Using the first option seems appealing because we can work on a simple set, but there are many drawbacks :

  • the set must be build first
  • it can be huge, when only a few entries will be returned
  •  and to build this set, we must have a specific storage, like a BTree for each level, so data will be duplicated

The second option, even if it looks a little bit more complex, looks like a better one. The idea is to walk the tree recursively, handling chunks of data. As the result is build and return on the fly, this is a natural way to select matching entries.

Now, this is not the best approach, when the filter can select smallest results. For instance, sarching for all entries which attribute CN equals "administrator" might return only one element, and using the indexed attribute 'CN' will just limit the numbe rof element to test to this single entry.

Basically, the idea is to select the smallest possible set of result given by all the filters. Suppose we have this filter :

(&(ObjectClass=person)(cn=test)) applied to the dc=example,dc=com with a SUBTREE scope

then looking first for all the entries containing cn=test will just return a few of them, when the first filter, ObjectClass=person might returns thousand of entries.

We must add some counters to each kind of indexed attributes so that we can quickly know which is the smallest set of selected data.

For OR filters, this is not true : each filter must be analyzed.

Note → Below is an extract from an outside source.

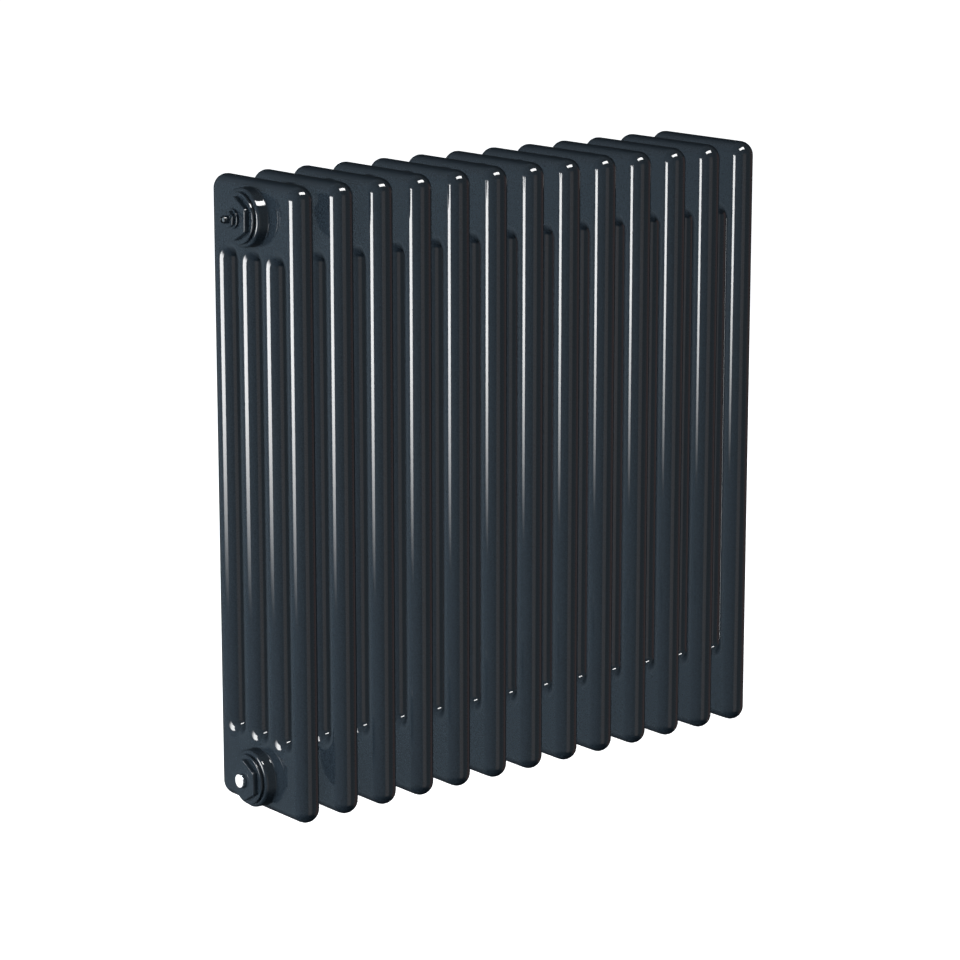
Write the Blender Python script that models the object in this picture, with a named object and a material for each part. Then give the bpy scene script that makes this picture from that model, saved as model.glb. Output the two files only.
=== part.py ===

NOT filters is just a special case : we must transfer the NOT operation down the tree to the attributes. For instance, for the (! ( ( a | b ) & ( c | d ) ) ) filter, where a, b, c, d are filter operations, we will translate it to ( ( ! ( a | b )  ) |  ( ! ( c | d ) ) ) first, and then to  ( ( !a & !b ) | ( !c & !d ) ), so that the negation is applied directly to leaves, not to the result of a combined selection.